McDonald’s is hiking the prices of its menu items in an effort to offset wage increases and supply costs as the United States grapples with a labor shortage and supply chain crisis, The Wall Street Journal reported.
Compared to last year, higher-ups at the fast-food chain anticipate menu prices in the U.S. to increase to roughly six percent this year despite the fact that McDonald’s reported strong third-quarter results on Wednesday.
That’s because in McDonald’s U.S. restaurants, wages this year are up at least 10 percent as of now and supply costs for things such as food and paper are anticipated to increase four percent, according to the Journal. McDonald’s is having a difficult time trying to hire enough people to operate under regular hours.
Earlier on Wednesday, the fast-food chain reported that its U.S. same-store sales in the third quarter grew 9.6 percent compared to 4.6 percent last year during the same time.

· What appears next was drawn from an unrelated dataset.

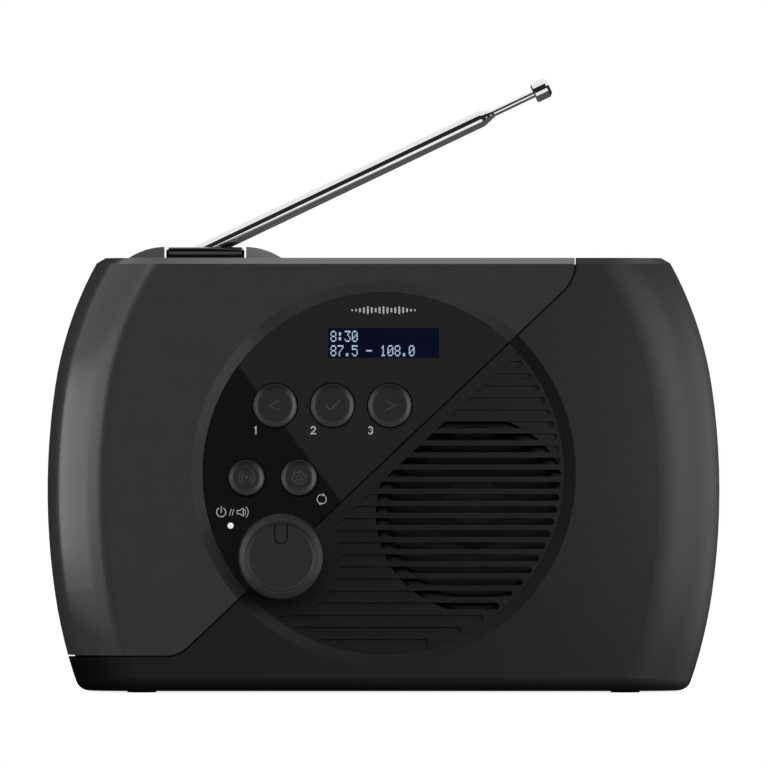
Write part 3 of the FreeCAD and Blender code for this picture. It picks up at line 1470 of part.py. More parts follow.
def make_cradle(rear_solid):
    """The raised seat on the top edge whose two ears carry the antenna barrel."""
    front = BARREL_DEPTH - s.barrel_radius - s.cradle_wall - s.fit_gap
    block = box("cradle_block", (CRADLE_LEFT, CRADLE_RIGHT), (back(front), back(s.body_depth + s.over)),
                (CRADLE_BASE, s.body_top))
    lower = overlap("cradle_lower", block, rear_solid)
    ear_front = BARREL_DEPTH - s.ear_depth
    ear_span = (back(ear_front), back(BARREL_DEPTH))
    ear_base = s.body_top - s.ear_root
    flat = box("hump_flat", (CRADLE_MIDDLE - s.hump_flat / 2, CRADLE_MIDDLE + s.hump_flat / 2),
               ear_span, (ear_base, HUMP_TOP))
    rounds = [cylinder(f"hump_round_{side + 1}", s.hump_radius, ear_span,
                       (CRADLE_MIDDLE + s.hump_flat / 2 * side, HUMP_TOP - s.hump_radius))
              for side in (-1, 1)]
    bound = box("hump_bound", (CRADLE_LEFT, CRADLE_RIGHT), ear_span, (ear_base, HUMP_TOP))
    hump = overlap("hump", union("hump_all", [flat, *rounds]), bound)
    solid = union("cradle_solid", [lower, hump])
    gap = s.barrel_side_gap
    slot = box("barrel_slot", (BARREL_LEFT - gap, BARREL_RIGHT + gap),
               (back(BARREL_DEPTH - s.barrel_radius - s.fit_gap), back(s.body_depth + s.over)),
               (CRADLE_BASE + s.cradle_floor, HUMP_TOP + s.over))
    reach = s.trunnion_reach + gap
    bearing = cylinder("trunnion_hole", s.trunnion_radius + s.running_gap,
                       (BARREL_LEFT - reach, BARREL_RIGHT + reach), (back(BARREL_DEPTH), BARREL_Z),
                       "X")
    tools = [slot, bearing]
    for index, x in enumerate((CRADLE_LEFT + s.post_radius, CRADLE_RIGHT - s.post_radius)):
        tools.append(cylinder(f"cradle_screw_hole_{index}", s.board_screw_radius + s.screw_gap,
                              (CRADLE_BASE - s.over, CRADLE_BASE + s.cradle_screw_bite),
                              (x, back(CRADLE_SCREW_DEPTH)), "Z"))
    node("antenna_cradle", cut("cradle_cut", solid, tools))


def make_barrel():
    """The barrel that leans the antenna back, with a flat for the mast's heel."""
    axis = (back(BARREL_DEPTH), BARREL_Z)
    edge = s.barrel_end_chamfer
    drum = turned("barrel_drum", [(0, 0), (s.barrel_radius - edge, 0), (s.barrel_radius, edge),
                                  (s.barrel_radius, s.barrel_length - edge),
                                  (s.barrel_radius - edge, s.barrel_length), (0, s.barrel_length)],
                  (BARREL_LEFT, *axis), FreeCAD.Vector(1, 0, 0))
    trunnions = cylinder("barrel_trunnions", s.trunnion_radius,
                         (BARREL_LEFT - s.trunnion_reach, BARREL_RIGHT + s.trunnion_reach), axis, "X")
    flat = box("barrel_flat", (PIVOT_X - s.barrel_flat_reach, BARREL_RIGHT + s.over),
               (back(PIVOT_DEPTH - s.mast_radius - s.fit_gap / 2), back(s.body_depth + s.over)),
               (PIVOT_Z - s.mast_radius - s.fit_gap, HUMP_TOP + s.over))
    screw_hole = cylinder("pivot_hole", s.pivot_screw_radius + s.screw_gap,
                          (back(BARREL_DEPTH - s.pivot_bite), back(s.body_depth)), (PIVOT_X, PIVOT_Z))
    node("antenna_barrel", cut("barrel_cut", union("barrel_all", [drum, trunnions]),
                               [flat, screw_hole]))
    head_depth = PIVOT_DEPTH + s.heel_width / 2 + s.running_gap * 2
    shank = cylinder("pivot_shank", s.pivot_screw_radius,
                     (back(BARREL_DEPTH - s.pivot_bite + s.pivot_end_gap), back(head_depth)),
                     (PIVOT_X, PIVOT_Z))
    head = cylinder("pivot_head", s.pivot_head_radius,
                    (back(head_depth), back(head_depth + s.pivot_head)), (PIVOT_X, PIVOT_Z))
    node("antenna_pivot_screw", union("pivot_screw", [shank, head]))


def make_mast():
    """The mast and its three sliding sections, raised by the antenna's angle."""
    angle = math.radians(SIZES["antenna_angle"])
    along = FreeCAD.Vector(math.cos(angle), 0, math.sin(angle))
    at = (PIVOT_X, back(PIVOT_DEPTH), PIVOT_Z)
    half = s.heel_width / 2
    zero = as_size(0)
    heel_round = cylinder("heel_round", s.mast_radius, (-half, half), (zero, zero))
    heel = box("heel_block", (zero, s.heel_length), (-half, half), (-s.mast_radius, s.mast_radius))
    start = s.heel_length - s.heel_joint
    tube = turned("mast_tube", [(0, start), (s.mast_radius, start),
                                (s.mast_radius, s.mast_end - s.swage_length),
                                (s.mast_radius - s.swage_drop, s.mast_end), (0, s.mast_end)],
                  (zero, zero, zero), FreeCAD.Vector(1, 0, 0))
    bore = cylinder("mast_bore", s.mast_bore, (s.mast_solid, s.mast_end + s.over), (zero, zero), "X")
    hole = cylinder("heel_hole", s.pivot_screw_radius + s.running_gap, (-half - s.over, half + s.over),
                    (zero, zero))
    mast = cut("mast_cut", union("mast_all", [heel_round, heel, tube]), [bore, hole])
    place(mast, *at, FreeCAD.Rotation(FreeCAD.Vector(0, 1, 0), -SIZES["antenna_angle"]))
    node("antenna_mast", mast)

    for name, radius, hollow, start, end in (
            ("antenna_middle_tube", s.middle_radius, s.middle_bore, s.middle_start, s.middle_end),
            ("antenna_inner_tube", s.inner_radius, s.inner_bore, s.inner_start, s.inner_end)):
        corners = [(hollow, start), (radius, start), (radius, end - s.swage_length),
                   (radius - s.swage_drop, end), (hollow, end)]
        node(name, turned(f"{name}_body", corners, at, along))
    corners = [(0, s.rod_start), (s.rod_radius, s.rod_start), (s.rod_radius, s.rod_end),
               (0, s.rod_end)]
    node("antenna_rod", turned("antenna_rod_body", corners, at, along))
    hole_radius = s.rod_radius + s.screw_gap
    edge = s.tip_edge
    corners = [(hole_radius, s.tip_start), (s.tip_radius - edge / 2, s.tip_start),
               (s.tip_radius, s.tip_start + edge / 2), (s.tip_radius, s.tip_end - edge),
               (s.tip_radius - edge, s.tip_end), (0, s.tip_end), (0, s.rod_end),
               (hole_radius, s.rod_end)]
    node("antenna_tip", turned("antenna_tip_body", corners, at, along))


# ---- model ---------------------------------------------------------------------------------------

def check_and_export():
    """Stops on any failed object, then writes every sub-part."""
    doc.recompute()
    failed = [item.Name for item in doc.Objects if {"Invalid", "Error"} & set(item.State)]
    for item in NODES:
        shape = item.Shape
        if shape.isNull() or not shape.isValid() or shape.Volume <= 0:
            failed.append(item.Label)
    if failed:
        raise RuntimeError("failed: " + ", ".join(failed))
    os.makedirs("parts", exist_ok=True)
    for item in NODES:
        item.Shape.exportStep(f"parts/{item.Label}.step")
        print(item.Label, len(item.Shape.Solids), round(item.Shape.Volume, 1))


def main():
    fill_sheet()
    outer = front_block("outer_block", as_size(0), s.top_chamfer, s.base_rounding)
    rear_solid = rear_block("rear_solid", s.rear_inset, s.front_depth, s.body_depth,
                            s.rear_corner, s.rear_rounding)
    upper = seam_side("upper_side", s.seam_gap / 2, True)
    lower = seam_side("lower_side", -s.seam_gap / 2, False)
    dish = make_dish_tool()
    make_front_cover(outer, upper, dish)
    make_front_housing(outer, lower, dish)
    make_rear_housing(rear_solid)
    make_control_panel(upper)
    make_speaker_grille(lower)
    make_display()
    make_standby_light()
    make_key_board()
    make_board_screws()
    make_buttons()
    make_volume_control()
    make_speaker()
    make_main_board()
    make_battery_bay()
    make_fasteners()
    make_cradle(rear_solid)
    make_barrel()
    make_mast()
    check_and_export()


main()
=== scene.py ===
"""Looks of the tabletop radio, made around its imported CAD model.

Blender works in metres. Shapes are written in millimetres, in the part's own frame: X to the right,
Y to the back, Z up, and the floor at Z = 0.
"""

import json
import math

import bmesh
import bpy
from mathutils import Matrix, Vector

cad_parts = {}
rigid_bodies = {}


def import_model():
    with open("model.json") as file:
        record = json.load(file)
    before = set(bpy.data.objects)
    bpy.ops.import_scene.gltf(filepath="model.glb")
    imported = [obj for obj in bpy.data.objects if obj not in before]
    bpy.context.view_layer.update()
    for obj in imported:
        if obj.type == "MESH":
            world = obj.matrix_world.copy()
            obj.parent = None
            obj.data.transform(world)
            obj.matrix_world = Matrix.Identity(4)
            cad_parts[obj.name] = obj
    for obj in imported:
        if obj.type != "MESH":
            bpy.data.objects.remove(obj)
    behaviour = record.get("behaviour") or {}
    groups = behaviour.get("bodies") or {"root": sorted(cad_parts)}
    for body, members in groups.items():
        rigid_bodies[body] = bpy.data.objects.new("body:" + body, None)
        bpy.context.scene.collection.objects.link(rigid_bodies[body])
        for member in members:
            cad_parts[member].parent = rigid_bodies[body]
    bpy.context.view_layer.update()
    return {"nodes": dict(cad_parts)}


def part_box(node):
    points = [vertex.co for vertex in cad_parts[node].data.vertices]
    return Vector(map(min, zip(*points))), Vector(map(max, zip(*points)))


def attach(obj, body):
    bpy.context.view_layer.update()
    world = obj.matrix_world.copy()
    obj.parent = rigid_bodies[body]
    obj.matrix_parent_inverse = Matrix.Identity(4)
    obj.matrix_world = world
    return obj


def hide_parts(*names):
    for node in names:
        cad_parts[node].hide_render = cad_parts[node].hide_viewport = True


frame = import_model()

MM = 0.001

# the camera looks along +Y: its place in metres, and the millimetres at Y = 0 that its picture is wide
CAMERA_SIDE = 0.00016
CAMERA_DISTANCE = 6.0
CAMERA_HEIGHT = 0.1008
PHOTO_WIDTH = 251.7
SENSOR = 36.0


def placed(name, data):
    """An object in the scene that holds that data."""
    item = bpy.data.objects.new(name, data)
    bpy.context.collection.objects.link(item)
    return item


def colour_sockets(sockets):
    """The colours among a Mix node's inputs or outputs."""
    return [socket for socket in sockets if socket.type == "RGBA"]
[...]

The chain noted that it was attributed to larger order sizes, increases to its menu prices, its crispy chicken sandwich and celebrity endorsements through its Famous Orders platform.
The news of McDonald’s increased menu prices comes as the U.S. battles a supply chain crisis and labor shortage that is disrupting a variety of industries. Given the rollout and effectiveness of the COVID-19 vaccines married with federal aid during the pandemic, demand is outstripping supply.
Some port closures, a lack of workers in places like trucking and other supply chain issues have contributed to a rise in prices for goods. Earlier this month, the White House announced that the Port of Los Angeles and several companies like FedEx would be working around the clock to alleviate some of the supply chain disruptions.
The Hill has reached out to McDonald’s for comment.